The Portland beer scene has become a sea of strip-club barkers and snake-oil hawkers preying on the impressionable local beer drinkers. Blogger and media barkers try to lure the public into pubs. Sometimes for events that are self-profiting.
Self-proclaimed beer-expert hawkers write fallaciously glorified beer reviews. Now, you might find exactly what the hawker and barker proclaimed or you could end up drinking some sorry swill while watching some saggy, mid-aged broads with bruises on their asses. That's the reality if you accept their hook.
The Doc's always waiting to read this review: "Great new brewery opened down by the Willamette in an old sanitation waste-processing plant. Some say the place is rather odoriferous, but I rather enjoyed the pungent fecal aromas as they mingle with the hops of their IPA. Those hops are grown right here in Oregon! Clem and Goober down by Salem have been growing them for the past two years. They're super-uber-sublime. They don't use any pesticides and the whole process is green!'
It's all self-promotion at any cost, even if it's a fallacy or fantasy.
To make it worse, if Dr. Wort walked into the same pub, he'd be quickly shunned because his wardrobe doesn't consist of Goodwill/dumpster relics and he's not wearing a fedora last worn by someone's dead Uncle Waldy. He's ignored or asked to leave because he doesn't quite fit within the pub's ambiance. "Hey! I just wanna have a beer!"
This self-segregation is not welcoming, and beer drinkers come from all walks of life.
How have people responded to you?
Local readers responded with denial, disbelief and threats of physical violence. Rarely an intellectual rebuttal.
The Doc doesn't take offense to words, just threats. A person in this country has a right to voice his opinion, whether others like it or not. Every human—man, woman or child—has the right to listen, read or ignore. I found it funny that those who didn't like the Doc were the ones who followed him the closest. Sometimes people don't like to see or hear the truth, others have no sense of self-deprecation and prefer to just be hostile rather than insightful. Our society has changed for the worse over the past 10 to 15 years. Being PC is more in vogue than honesty, truth, opinion or individualism.
Are there any Portland breweries you actually like?
Hair of the Dog has been a favorite for years—not a secret to any Dr. Wort reader. The new pub is open, inviting and airy. It's a check-your-attitude-at-the-door kind of place. Owner Alan Sprints has true love for the artistry, skill and craft of brewing. Years before we had beers like Arrogant Bastard, Alan went out on a limb and chose to brew Adam as his flagship beer! He could have easily made a quick profit off easy-drinking beer like pale ale or IPA. He chose artistry over the almighty dollar. It took Hair of the Dog more than 10 years to turn a profit.

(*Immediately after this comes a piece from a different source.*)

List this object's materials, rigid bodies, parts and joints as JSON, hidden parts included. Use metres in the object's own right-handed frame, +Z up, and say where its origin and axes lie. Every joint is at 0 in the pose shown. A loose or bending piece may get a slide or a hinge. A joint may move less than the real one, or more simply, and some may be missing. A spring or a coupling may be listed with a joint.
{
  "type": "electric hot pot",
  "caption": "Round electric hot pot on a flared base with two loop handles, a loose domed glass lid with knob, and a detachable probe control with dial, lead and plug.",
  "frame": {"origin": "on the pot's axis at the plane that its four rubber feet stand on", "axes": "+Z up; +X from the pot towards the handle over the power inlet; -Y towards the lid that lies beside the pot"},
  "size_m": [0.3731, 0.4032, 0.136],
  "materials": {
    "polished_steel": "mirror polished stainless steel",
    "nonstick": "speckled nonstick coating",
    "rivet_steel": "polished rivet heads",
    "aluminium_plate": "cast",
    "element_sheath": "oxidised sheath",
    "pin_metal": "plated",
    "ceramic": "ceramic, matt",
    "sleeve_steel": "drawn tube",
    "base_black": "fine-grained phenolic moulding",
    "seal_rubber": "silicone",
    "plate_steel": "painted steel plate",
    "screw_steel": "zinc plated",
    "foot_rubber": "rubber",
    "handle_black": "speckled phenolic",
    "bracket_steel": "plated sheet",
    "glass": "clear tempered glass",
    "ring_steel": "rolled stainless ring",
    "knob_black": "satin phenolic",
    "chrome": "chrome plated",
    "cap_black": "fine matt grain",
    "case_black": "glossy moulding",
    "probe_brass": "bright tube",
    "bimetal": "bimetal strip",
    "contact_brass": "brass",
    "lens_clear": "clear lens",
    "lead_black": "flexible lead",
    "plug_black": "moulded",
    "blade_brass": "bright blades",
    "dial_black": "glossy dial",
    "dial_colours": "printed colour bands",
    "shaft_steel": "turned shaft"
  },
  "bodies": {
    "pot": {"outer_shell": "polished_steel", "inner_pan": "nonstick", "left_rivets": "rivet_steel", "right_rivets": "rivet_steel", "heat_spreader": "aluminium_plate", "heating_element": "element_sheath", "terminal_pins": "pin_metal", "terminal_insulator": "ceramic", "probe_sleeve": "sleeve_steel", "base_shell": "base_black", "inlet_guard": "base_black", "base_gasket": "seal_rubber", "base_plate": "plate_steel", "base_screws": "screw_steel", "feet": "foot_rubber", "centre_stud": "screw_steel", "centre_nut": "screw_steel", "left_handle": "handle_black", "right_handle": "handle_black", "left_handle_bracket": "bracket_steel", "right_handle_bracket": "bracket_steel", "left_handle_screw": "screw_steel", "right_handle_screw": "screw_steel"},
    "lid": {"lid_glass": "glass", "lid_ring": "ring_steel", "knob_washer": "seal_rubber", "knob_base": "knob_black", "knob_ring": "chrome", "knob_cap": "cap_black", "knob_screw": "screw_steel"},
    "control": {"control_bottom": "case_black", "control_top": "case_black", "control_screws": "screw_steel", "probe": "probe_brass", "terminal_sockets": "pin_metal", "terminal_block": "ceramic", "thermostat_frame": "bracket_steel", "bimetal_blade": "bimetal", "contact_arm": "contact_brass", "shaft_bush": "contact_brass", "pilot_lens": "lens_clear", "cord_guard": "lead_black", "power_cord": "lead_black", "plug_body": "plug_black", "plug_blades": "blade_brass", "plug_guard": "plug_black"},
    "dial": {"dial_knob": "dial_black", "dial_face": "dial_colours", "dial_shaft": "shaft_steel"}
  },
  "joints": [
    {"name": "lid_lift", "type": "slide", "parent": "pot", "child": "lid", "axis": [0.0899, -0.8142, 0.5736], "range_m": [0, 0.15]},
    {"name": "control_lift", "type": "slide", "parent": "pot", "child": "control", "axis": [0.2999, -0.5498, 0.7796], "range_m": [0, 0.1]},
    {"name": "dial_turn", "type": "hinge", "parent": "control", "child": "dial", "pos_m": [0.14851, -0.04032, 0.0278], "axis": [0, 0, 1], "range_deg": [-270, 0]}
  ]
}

I asked Alan once, "Why did you keep going?" His answer: "I wanted to brew the beers I liked, and I hoped others would like them, too." That's pride in artistry, and integrity to not cave to mass appeal. People wait to buy his beers starting in the wee-morning hours despite the cold, dark or rain to buy a limited-batch beer. I don't see that happening at any other brewery in town, do you?
Lucky Lab isn't always a big favorite by locals, but I've always found Lucky Lab's breweries to be unpretentious and welcoming. I prefer the larger, barn-like venues of the Hawthorne and Quimby locations. They remind me of large German bierkellers where one can socially interact or just quickly lose oneself. Lucky Lab always has a huge selection of beer creations. Some are great, some not so much, but I enjoy the endless imagination that makes beer fun and exciting. I love their English Bitter, especially when they served it off a beer engine from the cask. It was English Bitter perfection in a glass or as an old friend used to say, "Smooth and alluring as the nipples of Venus."

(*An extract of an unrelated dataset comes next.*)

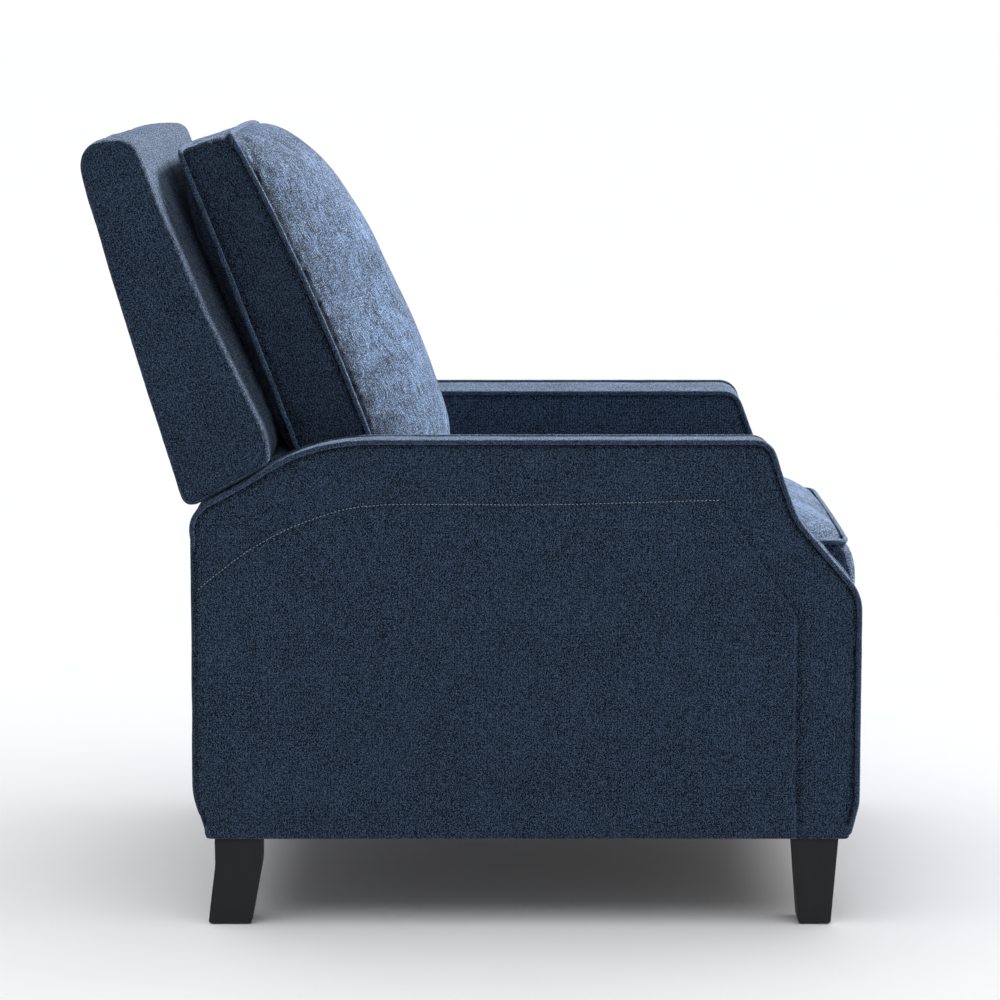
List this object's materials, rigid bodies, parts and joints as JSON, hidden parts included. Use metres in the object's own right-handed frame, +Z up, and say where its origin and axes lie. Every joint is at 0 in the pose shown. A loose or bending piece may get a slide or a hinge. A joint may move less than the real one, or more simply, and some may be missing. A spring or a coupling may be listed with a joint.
{
  "type": "push-back recliner armchair",
  "caption": "Upholstered push-back recliner armchair: the back leans, the seat slides forward and a linked footrest folds out from between the arms.",
  "frame": {"origin": "on the floor under the middle of the chair's outline, with the back upright and the footrest folded", "axes": "+X forward (the way the sitter faces), +Y to the sitter's left, +Z up"},
  "size_m": [0.9967, 0.75, 1.0245],
  "materials": {
    "upholstery": "navy chenille velvet with a fine upright rib",
    "frame_timber": "bare plywood and softwood",
    "leg_wood": "satin black stain",
    "steel": "satin dark grey paint",
    "zinc_fixings": "bright zinc plate",
    "dust_cloth": "black non-woven cloth",
    "webbing": "woven elastic strap",
    "glide": "black moulded plastic"
  },
  "bodies": {
    "base": {"arm_right": "upholstery", "arm_left": "upholstery", "arm_frame_right": "frame_timber", "arm_frame_left": "frame_timber", "rear_panel": "upholstery", "rear_rail": "frame_timber", "front_rail": "frame_timber", "dust_cover": "dust_cloth", "corner_blocks": "frame_timber", "leg_front_right": "leg_wood", "leg_front_left": "leg_wood", "leg_rear_right": "leg_wood", "leg_rear_left": "leg_wood", "leg_bolts": "zinc_fixings", "leg_glides": "glide", "side_plate_right": "steel", "side_plate_left": "steel", "cross_tube_front": "steel", "cross_tube_rear": "steel", "plate_bolts": "zinc_fixings", "back_pivots": "zinc_fixings"},
    "seat": {"seat_frame": "frame_timber", "seat_webbing": "webbing", "seat_cushion": "upholstery", "seat_plate_right": "steel", "seat_plate_left": "steel", "slide_pins": "zinc_fixings", "link_pivots": "zinc_fixings"},
    "back": {"back_slab": "upholstery", "back_lower_panel": "upholstery", "back_frame": "frame_timber", "back_webbing": "webbing", "back_cushion": "upholstery", "back_bracket_right": "steel", "back_bracket_left": "steel", "bracket_screws": "zinc_fixings"},
    "front_links": {"front_link_right": "steel", "front_link_left": "steel", "torque_tube": "steel", "knee_rivets": "zinc_fixings"},
    "upper_links": {"upper_link_right": "steel", "upper_link_left": "steel", "foot_rivets": "zinc_fixings"},
    "footrest": {"footrest_pad": "upholstery", "footrest_board": "frame_timber", "footrest_bracket_right": "steel", "footrest_bracket_left": "steel", "board_screws": "zinc_fixings"}
  },
  "joints": [
    {"name": "back_recline", "type": "hinge", "parent": "base", "child": "back", "pos_m": [-0.24, 0, 0.33], "axis": [0, -1, 0], "range_deg": [0, 28]},
    {"name": "seat_slide", "type": "slide", "parent": "base", "child": "seat", "axis": [1, 0, 0], "range_m": [0, 0.06]},
    {"name": "front_link_swing", "type": "hinge", "parent": "seat", "child": "front_links", "pos_m": [0.29, 0, 0.28], "axis": [0, -1, 0], "range_deg": [0, 64.3]},
    {"name": "upper_link_swing", "type": "hinge", "parent": "front_links", "child": "upper_links", "pos_m": [0.34861, 0, 0.14192], "axis": [0, -1, 0], "range_deg": [-102.5, 0]},
    {"name": "footrest_swing", "type": "hinge", "parent": "upper_links", "child": "footrest", "pos_m": [0.415, 0, 0.32], "axis": [0, -1, 0], "range_deg": [0, 128.2]}
  ],
  "couplings": [
    {"joint": "seat_slide", "follows": "back_recline", "m_per_rad": 0.12277},
    {"joint": "front_link_swing", "follows": "back_recline", "ratio": 2.2964},
    {"joint": "upper_link_swing", "follows": "back_recline", "ratio": -3.6607},
    {"joint": "footrest_swing", "follows": "back_recline", "ratio": 4.5786}
  ]
}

So how can Portland drinkers help improve our beer scene?
Don't sit back on your laurels. Look outside the Oregon beer bubble, be adventurous and drop the "in-your-face" cheerleading attitude. Oregon is becoming too aloof, screaming like a psychotic with Tourette's syndrome, "Look! Look! We have 50 breweries in one city! Look at what we've done! Drink this! This is really good!"
Unfortunately, the rest of the beer world has been progressing. All one has to do is look at some of the national beer competitions: They'll see that Oregon isn't winning all those hoppy-beer categories. Growing the hops isn't enough; breweries all across the country can brew decent and award-winning IPAs. Your complacency is just breeding lackluster beer by stagnation.